Based on this, Kim estimated annual beef consumption per person. “1,000 cows a day add up to 365,000 cows a year. For the Lunar New Year, Dano, Chuseok and Dongji holidays, an additional 20,000 to 30,000 cows were butchered. So, at least 400,000 cows were consumed a year. Cows at the time were smaller than modern breeds. Assuming that they weighed about 300 kilograms [661 pounds] — half of today’s Hanwoo breed, which weigh 600 to 700 kilograms — one cow would yield 150 kilograms of beef. The total beef consumed from 400,000 cows would be 60 million kilograms. As the population at the time of the king was 15 million, each Korean consumed 4 kilograms of beef a year. That is equivalent to the consumption level in the mid-’80s in Korea.”

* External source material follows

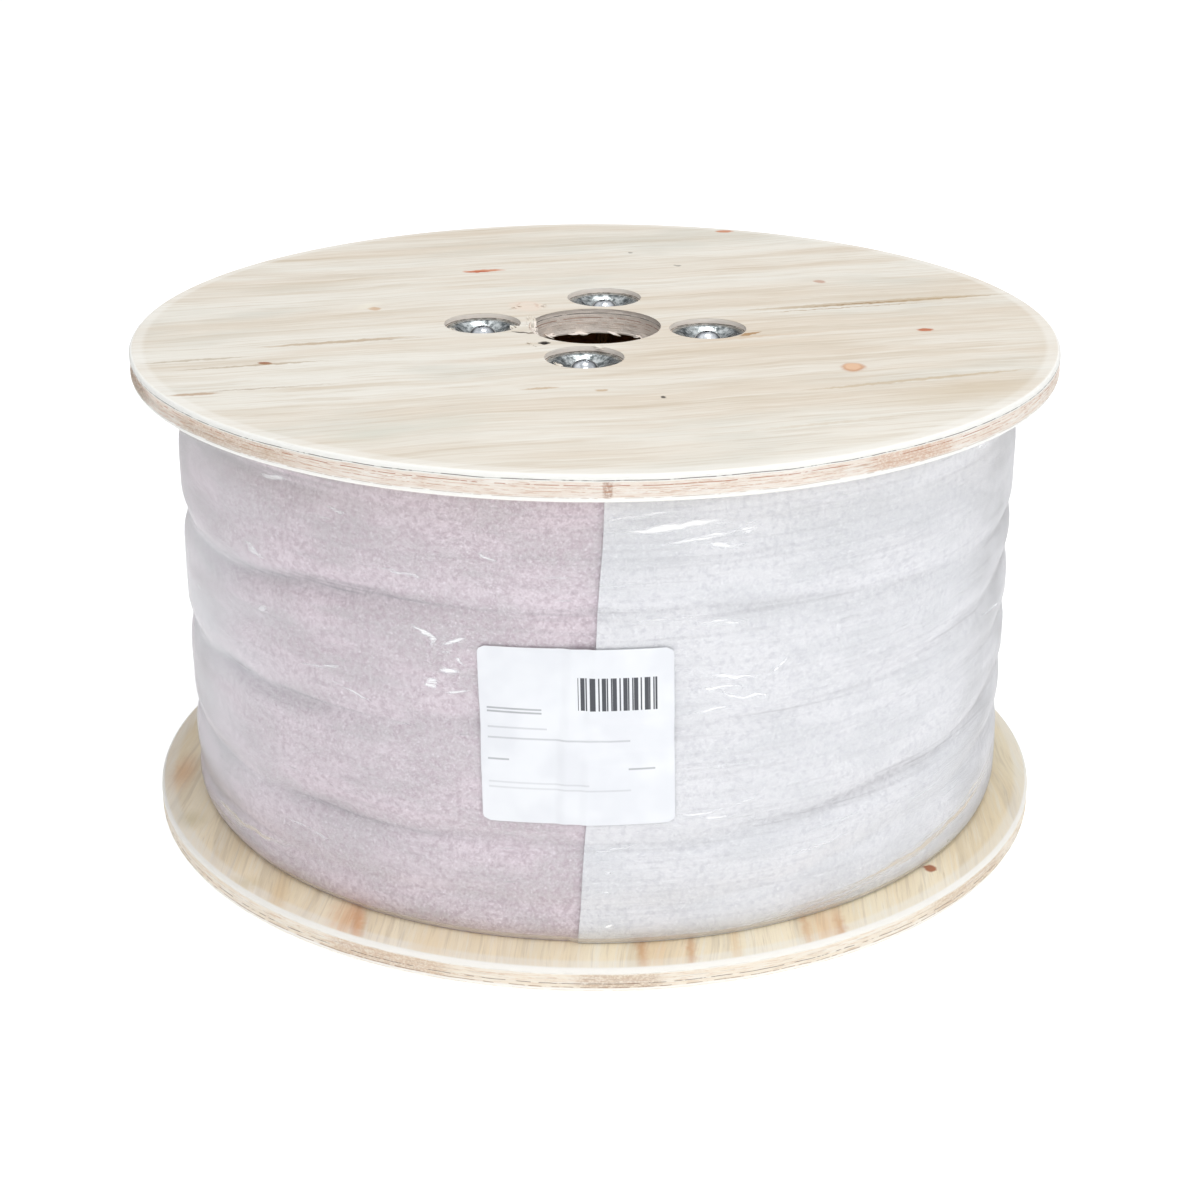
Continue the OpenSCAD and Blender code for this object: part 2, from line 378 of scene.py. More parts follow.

It doesn’t seem that only the royal family and aristocrats indulged in beef. “There are records of constantly butchering cows to treat guests and to eat,” wrote Kim in his book “Joseon, Falling for the Taste of Beef.”

How about rice? Western missionaries in the late Joseon period recorded that they were surprised at the amount of food Koreans were eating, noting the amount of rice in a big bowl. Kim concluded, “Except for years of extreme famine, rice and beef soup were not so rare.”

But after the plundering of Korea’s food during the Japanese occupation, rice with beef soup became a synonym for the ideal life. The utopia that former North Korean leader Kim Il Sung advocated in 1962 was “a country where everyone gets to eat white rice with beef soup.”

Fifty-seven years have passed since. Yet “white rice with beef soup” is still a distant goal. North Korean leader Kim Jong-un recently said at a recent national convention for junior propaganda workers in Pyongyang that it was Kim Il Sung and Kim Jong-il’s life-long wish to have the entire nation enjoy white rice with beef soup, wear silk clothes and live in good homes.

Can Kim Jong-un make the dream a reality? He has seen the solution in Vietnam. Vietnam can grow two or three crops of rice a year, but it had once imported rice because of inefficiencies of collective farming.

Vietnam overcame the slump via the reform and opening policy of Doi Moi. In the late ’80s, it became a food exporter. Kim has witnessed the changes to the Vietnamese economy. I wonder what choice he will make to attain the goal of white rice with beef soup.